Jamie Lee Curtis is an actor whose career has spanned from her debut in Halloween to her Oscar win for Everything Everywhere All at Once.
Jamie Lee Curtis was born November 22, 1958, in Los Angeles, to actors Tony Curtis and Janet Leigh. She has one sister and four half-siblings. Her parents divorced when she was 4, and she said Tony was “not interested in being a father” after the divorce; media reports stated he removed Curtis and her siblings from his will before he died.

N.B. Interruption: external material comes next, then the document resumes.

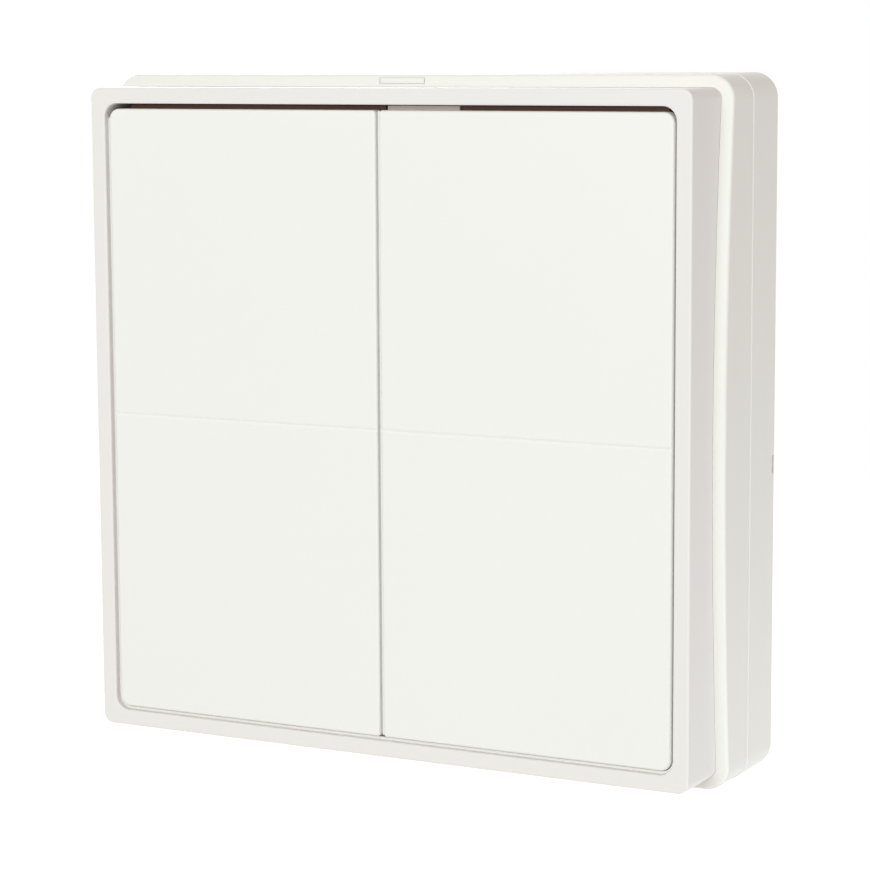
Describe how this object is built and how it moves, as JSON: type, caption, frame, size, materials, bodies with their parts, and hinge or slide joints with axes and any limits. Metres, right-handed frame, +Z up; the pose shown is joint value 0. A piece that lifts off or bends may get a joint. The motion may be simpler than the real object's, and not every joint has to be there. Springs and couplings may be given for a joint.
{
  "type": "wireless rocker remote",
  "caption": "Square wall remote in a surface-mounted housing: two side-by-side rockers, each with a dividing groove, tilt in a thin frame and press key switches on a battery-fed radio board.",
  "frame": {"origin": "middle of the flat back of the wall base, which lies on the wall", "axes": "+X to the viewer's right, +Y into the wall, +Z up; the rockers face -Y"},
  "size_m": [0.0832, 0.0224, 0.0832],
  "materials": {
    "rocker_white": "fine moulded satin, warm white",
    "housing_white": "fine moulded satin, warm white",
    "carrier_brown": "matt, dark brown-black",
    "board_green": "glass-epoxy with green solder mask",
    "switch_black": "moulded black thermoplastic",
    "stem_grey": "moulded grey thermoplastic",
    "cover_steel": "tinned sheet steel",
    "contact_steel": "nickel-plated spring steel",
    "screw_steel": "zinc-plated steel",
    "cell_steel": "satin stainless steel",
    "holder_black": "moulded black thermoplastic",
    "shield_tin": "tinned sheet steel",
    "chip_black": "moulded epoxy",
    "chip_ceramic": "sintered ceramic with tinned ends",
    "guide_clear": "frosted polycarbonate",
    "lamp_white": "resin-filled lamp"
  },
  "bodies": {
    "housing": {"board_screws": "screw_steel", "carrier_screws": "screw_steel", "cell_holder": "holder_black", "chip_aerial": "chip_ceramic", "chip_capacitors": "chip_ceramic", "chip_resistors": "chip_black", "circuit_board": "board_green", "coin_cell": "cell_steel", "crystal": "shield_tin", "front_frame": "rocker_white", "indicator_lamp": "lamp_white", "light_guide": "guide_clear", "negative_contact": "contact_steel", "positive_clip": "contact_steel", "radio_chip": "chip_black", "radio_module_board": "board_green", "rocker_carrier": "carrier_brown", "shield_can": "shield_tin", "surface_housing": "housing_white", "switch_base_lower_left": "switch_black", "switch_base_lower_right": "switch_black", "switch_base_upper_left": "switch_black", "switch_base_upper_right": "switch_black", "switch_cover_lower_left": "cover_steel", "switch_cover_lower_right": "cover_steel", "switch_cover_upper_left": "cover_steel", "switch_cover_upper_right": "cover_steel", "switch_dome_lower_left": "contact_steel", "switch_dome_lower_right": "contact_steel", "switch_dome_upper_left": "contact_steel", "switch_dome_upper_right": "contact_steel", "wall_base": "housing_white"},
    "left_rocker": {"left_rocker": "rocker_white"},
    "right_rocker": {"right_rocker": "rocker_white"},
    "upper_left_stem": {"switch_stem_upper_left": "stem_grey"},
    "lower_left_stem": {"switch_stem_lower_left": "stem_grey"},
    "upper_right_stem": {"switch_stem_upper_right": "stem_grey"},
    "lower_right_stem": {"switch_stem_lower_right": "stem_grey"}
  },
  "joints": [
    {"name": "left_rocker_tilt", "type": "hinge", "parent": "housing", "child": "left_rocker", "pos_m": [-0.01894, -0.0178, 0], "axis": [1, 0, 0], "range_deg": [-0.9, 0.9], "stiffness_Nm_per_rad": 3},
    {"name": "upper_left_stem_press", "type": "slide", "parent": "housing", "child": "upper_left_stem", "axis": [0, 1, 0], "range_m": [-0.00035, 0.00035]},
    {"name": "lower_left_stem_press", "type": "slide", "parent": "housing", "child": "lower_left_stem", "axis": [0, 1, 0], "range_m": [-0.00035, 0.00035]},
    {"name": "right_rocker_tilt", "type": "hinge", "parent": "housing", "child": "right_rocker", "pos_m": [0.01894, -0.0178, 0], "axis": [1, 0, 0], "range_deg": [-0.9, 0.9], "stiffness_Nm_per_rad": 3},
    {"name": "upper_right_stem_press", "type": "slide", "parent": "housing", "child": "upper_right_stem", "axis": [0, 1, 0], "range_m": [-0.00035, 0.00035]},
    {"name": "lower_right_stem_press", "type": "slide", "parent": "housing", "child": "lower_right_stem", "axis": [0, 1, 0], "range_m": [-0.00035, 0.00035]}
  ],
  "couplings": [
    {"joint": "upper_left_stem_press", "follows": "left_rocker_tilt", "m_per_rad": -0.022},
    {"joint": "lower_left_stem_press", "follows": "left_rocker_tilt", "m_per_rad": 0.022},
    {"joint": "upper_right_stem_press", "follows": "right_rocker_tilt", "m_per_rad": -0.022},
    {"joint": "lower_right_stem_press", "follows": "right_rocker_tilt", "m_per_rad": 0.022}
  ]
}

Although introduced to show business an early age, Curtis didn’t immediately decide to become an actor. She was a cheerleader at the all-girls Westlake School in Los Angeles and graduated from the prestigious Choate Rosemary Hall in Connecticut in 1976.
Following a semester at the University of the Pacific, Curtis was convinced to audition for a role as teenage detective Nancy Drew. Although she didn’t get the part, she soon dropped out of school to pursue acting.
Curtis initially landed spots on such shows as Quincy M.E. and Columbo. She even earned a role on the short-lived military comedy television series Operation Petticoat, which was based on a 1959 film that starred her father. It turned out to be a false start. She barely got in one speaking line per episode before being dismissed, along with most of her castmates, at the end of its disappointing first season.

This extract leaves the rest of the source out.